Очевидно, что нападки Астафьева на Чехова не ставят под сомнение ни классику как культурный институт, ни ее значение. С их помощью писатель лишь отстаивал право без оглядки на авторитет классики и принудительные суждения экспертов формировать культурные предпочтения, не смущаясь их несоответствием общепринятым нормам. Другими словами, выпады в адрес Чехова важны не содержательно, а функционально: традиция классики не отвергается, но отношение к ней становится более дифференцированным, сочетающим "зависимость" и "эмансипацию", дающим возможность для собственного творческого самоосуществления: "Коварные эти мужики, мастера-то, нет-нет да и вышибут из седла самоуспокоенности, шпыняют под бока, гляди, мол, как надо писать-то. Ну, авось да небось, и мы свою полоску вспашем". Тем не менее, констатация ограниченности оптики авторов-классиков, на мой взгляд, является примером типично консервативного "бунта". Изменение традиции признается необходимым – подразумевается, что она должна вобрать в себя новый "жизненный материал", но природа этих изменений экстенсивна – следует расширять освоенную литературой площадь (новые темы, ситуации, мотивы) при условии сохранения верности классическому письму либо при его "органической" модификации, без намеренной, сознательной проблематизации.
Возвращаясь к рефлексии социальной дистанции между классиком и условным писателем и читателем "из народа", в число которых Астафьев включал и себя, надо заметить, что она не была чем-то из ряда вон выходящим. Воспоминания В. Белова о В. Шукшине также содержат пример вкусовых суждений, педалирующих "социальное":
Рассуждая о сюжетной беллетристике, Шукшин кипятился: "Не хочу я читать эту надуманную литературу! Не верю я им, беллетристам!" Я спрашиваю: "Бунин – беллетрист?" – "Да, но Есенину я верю больше. Все-таки он барин, Бунин-то…"
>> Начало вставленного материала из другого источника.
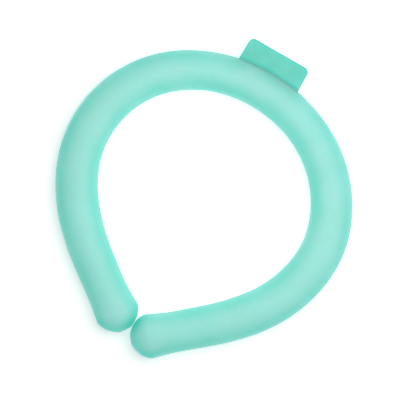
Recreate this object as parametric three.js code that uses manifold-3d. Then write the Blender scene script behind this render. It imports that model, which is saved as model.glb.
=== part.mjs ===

Заботливо построенная национально-консервативной критикой телеология русской культуры интегрировала разные культурные пласты, слои и страты в единое символическое целое и потому основывалась на микшировании различий социальных и сословных ориентаций ее производителей. В мифологизированной истории отечественной культуры классика вырастала из национальной "почвы", затем эту "почву" оплодотворяла, та давала "всходы", то есть обеспечивала приток новых творческих сил, в итоге "верхи" и "низы" дружно трудились на утверждение национального величия. Интересно, однако, что "деревенщики", стремившиеся узаконить свое пребывание в культуре в том числе и через наследование классике, не старались вовсе сгладить естественный культурный разрыв между собой и "высокой" литературой: классическое наследие признавалось безусловным центром национальной культуры, но в самосознании "деревенщиков" исключительно значимым было ощущение себя "периферийщиками" как в плане социальном, так и в пространственно-географическом. Потому для их творческой самоидентификации "на фоне Пушкина" были важны как механизмы отождествления, так и механизмы различия. Присущее "деревенщикам" сочетание пиетета перед классикой с обнаружением "слепых" для нее зон (о чем упоминал Астафьев) было следствием этой амбивалентной позиции. В зонах, которые по разным причинам не попали "под контроль" русской классики, "деревенщики" пытались работать с дополнительными смысловыми ресурсами – конструировать региональные литературные традиции или, к примеру, утверждать особую весомость крестьянской традиции, но делали они это, избегая деконструкции или актов трансгрессии, скорее всего, даже не предполагая их возможности. По существу, они риторически развивали и совершенствовали дискурсы, которые позволяли их связь с "высшими" уровнями отчественной культуры сделать более внятной и обоснованной.
Критики, читатели, наконец сами "деревенщики" массовый приход в литературу писателей крестьянского происхождения воспринимали по аналогии с литературными фактами 1920-х годов – деятельностью Сергея Есенина и новокрестьянских поэтов:
В некотором смысле весь комплекс крестьянских вопросов литературы "нэповской оттепели" вернется в общественное и гуманитарное сознание "тихой лирикой" и деревенской прозой 1960 – 1970-х годов, рожденными эпохой второй советской оттепели.